The Bachelor’s “Women Tell All” special — itself a Paradise audition — is a prime illustration of Victoria’s future inability to play nice, or fair. During the episode, Ryan explains the “ho” comment from her viewpoint, saying, “It’s just hard to hear yourself being called a ‘ho’ on national television, when I’m not. Dancers aren’t ‘hoes.’ Being a member of the arts community … we provide entertainment and emotion. It was hurtful.” Victoria responds by repeatedly attempting to gaslight Ryan about her feelings. She asks Ryan if she is “a super sensitive” or “emotional” person and criticizes the “extent of her upsetness,” suggesting a Black woman’s feelings about her are outsized and misdirected. Victoria continues, “But even right now with your attitude,” rolling her neck and doing stereotypical hand motions, “it’s kind of a lot.” Finally Victoria equates being called “a bully on tv” — which was an accurate description of her actions — to Ryan’s hurt over Victoria calling her a “ho,” an “idiot” and a “shady bitch.”

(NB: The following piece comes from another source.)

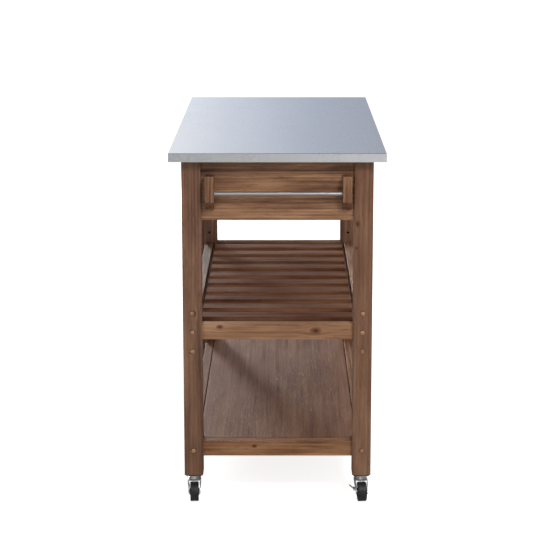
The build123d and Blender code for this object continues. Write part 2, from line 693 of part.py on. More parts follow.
def caster_axle(place):
    """A rivet through both arms, with a low domed head at each end."""
    with BuildPart() as axle:
        axle_plane = in_place(place, AXLE_MIDDLE)
        with Locations(axle_plane):
            Cylinder(AXLE_RADIUS, FORK_WIDTH)
        for face in (-1, 1):
            head = AXLE_MIDDLE.offset(face * (FORK_WIDTH + AXLE_HEAD_THICK) / 2)
            with Locations(in_place(place, head)):
                Cylinder(AXLE_HEAD_RADIUS, AXLE_HEAD_THICK)
        rims = axle.edges().group_by(Axis(axle_plane.origin, axle_plane.z_dir))
        fillet(rims[0] + rims[-1], AXLE_HEAD_ROUND)
    return axle


def brake_lever(place):
    """A flat lever with a rolled barrel that turns on the fork's pivot pin."""
    tilt = math.radians(BRAKE_LEVER_ANGLE)
    outward = (-math.cos(tilt), 0, math.sin(tilt))
    with BuildPart() as lever:
        pivot = in_place(place, BRAKE_PIVOT)
        with Locations(pivot):
            Cylinder(BRAKE_BARREL_RADIUS, BRAKE_BARREL_LENGTH)
        blade = Plane(origin=BRAKE_PIVOT.origin, x_dir=(0, 1, 0), z_dir=outward)
        with BuildSketch(in_place(place, blade)):
            Rectangle(BRAKE_BARREL_LENGTH, BRAKE_LEVER_THICK)
        extrude(amount=BRAKE_LEVER_LENGTH)
        drill([pivot], BRAKE_PIN_RADIUS + RUNNING_CLEARANCE, 2 * BRAKE_EAR_GAP)
    return lever


caster_places = {
    f"{end_name}_{side_name}": (side * LEG_X, end * LEG_Y)
    for end_name, end in ENDS.items()
    for side_name, side in SIDES.items()
}

with BuildPart() as caster_stems:
    for x, y in caster_places.values():
        for bottom, top, radius in (
            (KINGPIN_TOP - KINGPIN_THICK, KINGPIN_TOP, KINGPIN_RADIUS),
            (KINGPIN_TOP, STEM_TOP, STEM_RADIUS),
            (COLLAR_BOTTOM, LEG_BOTTOM, COLLAR_RADIUS),
        ):
            with Locations(Plane(origin=(x, y, bottom))):
                Cylinder(radius, top - bottom, align=(Align.CENTER, Align.CENTER, Align.MIN))
save(caster_stems, "caster_stems")

for caster_name, (x, y) in caster_places.items():
    place = Location((x, y, 0), (0, 0, CASTER_TURN[caster_name]))
    braked = caster_name in BRAKED_CASTERS
    save(caster_fork(place, braked), f"caster_fork_{caster_name}")
    save(caster_wheel(place), f"caster_wheel_{caster_name}")
    save(caster_axle(place), f"caster_axle_{caster_name}")
    if braked:
        save(brake_lever(place), f"brake_lever_{caster_name}")
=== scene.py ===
"""Kitchen island cart: wood, steel and rubber, fine shapes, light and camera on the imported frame."""
import json
import math
import random

import bmesh
import bpy
from mathutils import Matrix, Vector


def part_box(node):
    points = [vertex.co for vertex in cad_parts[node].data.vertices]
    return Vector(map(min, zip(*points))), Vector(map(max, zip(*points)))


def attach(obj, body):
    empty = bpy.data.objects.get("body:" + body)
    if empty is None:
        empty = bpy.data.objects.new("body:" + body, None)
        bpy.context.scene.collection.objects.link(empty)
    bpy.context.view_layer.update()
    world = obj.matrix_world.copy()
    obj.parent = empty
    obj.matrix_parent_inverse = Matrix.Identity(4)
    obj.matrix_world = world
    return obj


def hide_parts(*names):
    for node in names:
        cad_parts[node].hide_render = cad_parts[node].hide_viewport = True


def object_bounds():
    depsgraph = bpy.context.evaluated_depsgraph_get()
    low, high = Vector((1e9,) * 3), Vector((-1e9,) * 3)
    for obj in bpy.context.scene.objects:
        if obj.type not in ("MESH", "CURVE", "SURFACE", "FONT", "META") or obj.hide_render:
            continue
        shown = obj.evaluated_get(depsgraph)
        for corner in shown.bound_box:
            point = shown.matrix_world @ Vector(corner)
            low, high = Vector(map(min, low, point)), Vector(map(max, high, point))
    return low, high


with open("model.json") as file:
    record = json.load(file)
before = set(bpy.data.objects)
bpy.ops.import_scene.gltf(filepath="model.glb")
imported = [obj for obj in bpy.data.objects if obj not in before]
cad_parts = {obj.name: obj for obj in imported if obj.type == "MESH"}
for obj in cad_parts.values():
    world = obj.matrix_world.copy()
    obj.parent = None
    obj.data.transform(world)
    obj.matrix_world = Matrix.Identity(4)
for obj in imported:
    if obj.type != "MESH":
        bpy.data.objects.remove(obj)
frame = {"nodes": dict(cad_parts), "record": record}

cad_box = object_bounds()
random.seed(20)
nodes = frame["nodes"]
node_names = sorted(nodes)


# ---------------------------------------------------------------- shader helpers
class Shader:
    """One node material, built a node at a time."""

    def __init__(self, name):
        self.material = bpy.data.materials.new(name)
        self.material.use_nodes = True
        self.tree = self.material.node_tree
        self.tree.nodes.clear()

    def put(self, kind, inputs=None, **settings):
        node = self.tree.nodes.new("ShaderNode" + kind)
        for key, value in settings.items():
            setattr(node, key, value)
        for key, value in (inputs or {}).items():
            socket = node.inputs[key]
            if isinstance(value, bpy.types.NodeSocket):
                self.tree.links.new(value, socket)
            else:
                socket.default_value = value
        return node

    def math(self, operation, a, b=0.0, clamp=False):
        return self.put("Math", {0: a, 1: b}, operation=operation, use_clamp=clamp).outputs[0]

    def vector_math(self, operation, a, b=(0, 0, 0)):
        return self.put("VectorMath", {0: a, 1: b}, operation=operation).outputs[0]

    def length(self, vector):
        return self.put("VectorMath", {0: vector}, operation="LENGTH").outputs["Value"]

    def noise(self, vector, scale, detail=2.0, roughness=0.5):
        inputs = {"Vector": vector, "Scale": scale, "Detail": detail, "Roughness": roughness}
        return self.put("TexNoise", inputs).outputs["Fac"]

    def stretch(self, vector, scales, offset=(0, 0, 0)):
        """Scale a vector's three parts, after an offset."""
        moved = self.vector_math("ADD", vector, offset)
        return self.vector_math("MULTIPLY", moved, scales)

    def remap(self, value, low, high, to_low=0.0, to_high=1.0):
        inputs = {"Value": value, 1: low, 2: high, 3: to_low, 4: to_high}
        return self.put("MapRange", inputs, clamp=True).outputs[0]

    def mix(self, factor, a, b):
        node = self.put("Mix", data_type="RGBA")
        for socket, value in zip((node.inputs[0], node.inputs[6], node.inputs[7]), (factor, a, b)):
            if isinstance(value, bpy.types.NodeSocket):
                self.tree.links.new(value, socket)
            elif isinstance(value, tuple):
                socket.default_value = (*value, 1.0)
            else:
                socket.default_value = value
        return node.outputs[2]

    def ramp(self, factor, stops):
        node = self.put("ValToRGB", {"Fac": factor})
        elements = node.color_ramp.elements
        while len(elements) < len(stops):
            elements.new(0.5)
        for element, (place, colour) in zip(elements, stops):
            element.position = place
            element.color = (*colour, 1.0)
        return node.outputs["Color"]

    def bump(self, height, distance, strength=1.0):
        inputs = {"Height": height, "Distance": distance, "Strength": strength}
        return self.put("Bump", inputs).outputs["Normal"]

    def finish(self, **inputs):
        """Close the material with one principled shader."""
        named = {key.replace("_", " "): value for key, value in inputs.items()}
        for key in ("Base Color", "Emission Color"):
            if isinstance(named.get(key), tuple):
                named[key] = (*named[key], 1.0)
        shader = self.put("BsdfPrincipled", named)
        self.put("OutputMaterial", {"Surface": shader.outputs["BSDF"]})
        return self.material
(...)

Victoria either cannot or does not wish to comprehend the inherent pain and racism of her behavior. Her “apologies” only extend her misogynoir. Welcoming Victoria to Paradise — instead of keeping her in the show’s past — is rewarding ignorance. The magnitude of this problem increases when you realize the women of color Paradise season 7 (nine in the original cast) now have to share their search for beachy love with someone capable of such harm. They will either suffer through the kind of behavior Victoria has already displayed — and been rewarded for — or be forced to bear witness to her too-late apologies for past transgressions. The love stories of women like Tahzjuan Hawkins and Natasha Parker should have nothing to do with Victoria.